= Miroslav Rodić =

Serbian politician

Miroslav Rodić (Мирослав Родић; born 8 March 1968) is a politician in Serbia. He has served in the municipal government of Bačka Palanka and has been a member of the Assembly of Vojvodina since 2016. Formerly with the Democratic Party of Serbia (Demokratska stranka Srbije, DSS), he is now a member of the Movement of Socialists (Pokret socijalista, PS).

He is not to be confused with a different Miroslav Rodić from Bačka Palanka, a kayaking expert who has also been involved in local politics.

==Private career==
Rodić lives in Bačka Palanka. He has a background as a mechanical technician and holds a bachelor's degree in economics.

==Politician==
===Municipal politics===
Rodić served a number of terms in the local assembly of Bačka Palanka and at one time was the municipality's deputy mayor. He received the lead position on a shared electoral list of the DSS and New Serbia in the 2008 Serbian local elections and entered the assembly when the list won three mandates. He was chosen as president (i.e., speaker) of the assembly in 2010, after a new municipal government was formed with the DSS and the far-right Serbian Radical Party.
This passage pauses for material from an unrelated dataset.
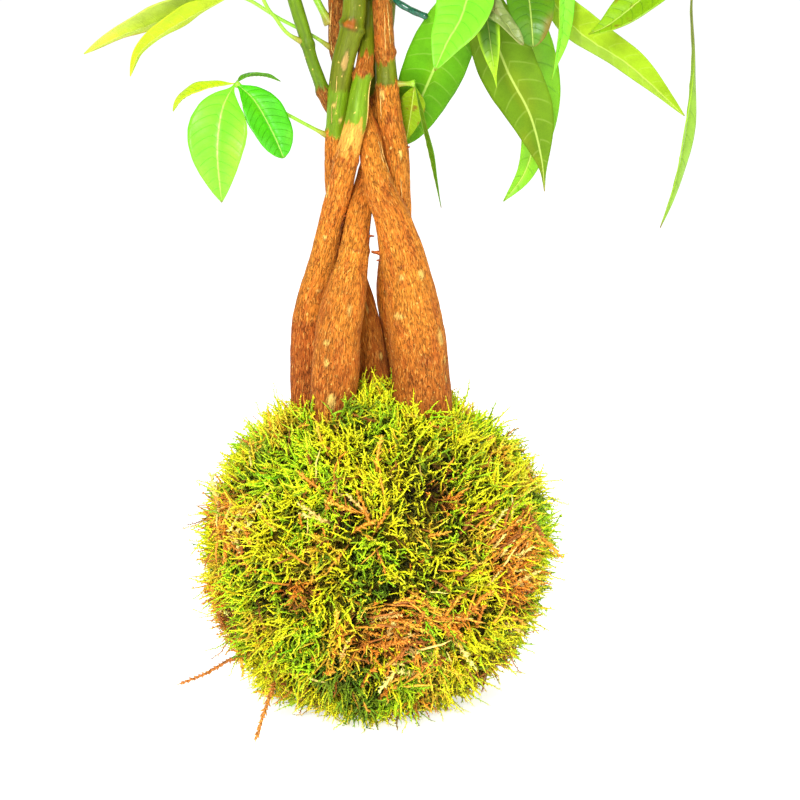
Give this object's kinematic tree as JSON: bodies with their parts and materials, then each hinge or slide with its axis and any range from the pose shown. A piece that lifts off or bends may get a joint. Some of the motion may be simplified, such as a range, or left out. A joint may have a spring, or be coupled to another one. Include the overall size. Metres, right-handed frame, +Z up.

He was given the second position on the DSS list in the 2012 local elections and was re-elected when the list won four mandates. At some time after the election, he left the DSS and joined the PS.

The PS has a stronger presence in Bačka Palanka than in most other parts of Serbia, and it ran its own electoral list in the municipality in the 2020 local elections. Rodić received the (largely ceremonial) final position on the list. Winning election from this position was a mathematical impossibility, and indeed he was not returned when the list won ten out of forty-one mandates.

===Provincial assembly===
Rodić received the thirteenth position on the DSS's list in the 2012 Vojvodina provincial election. The list won four mandates, and he was not elected.

The Movement of Socialists has a long-standing alliance with the Serbian Progressive Party at both the republic and provincial levels. Rodić was awarded the seventeenth position on the Progressive list in the 2016 provincial election as a PS candidate and was elected when the list won a majority victory with sixty-three out of 120 mandates.

He was promoted to the ninth position on the Progressive-led Aleksandar Vučić — For Our Children list in the 2020 provincial election and was re-elected when the list won a majority victory with seventy-six mandates. He is now a member of the assembly committee on economy and the committee on youth and sports.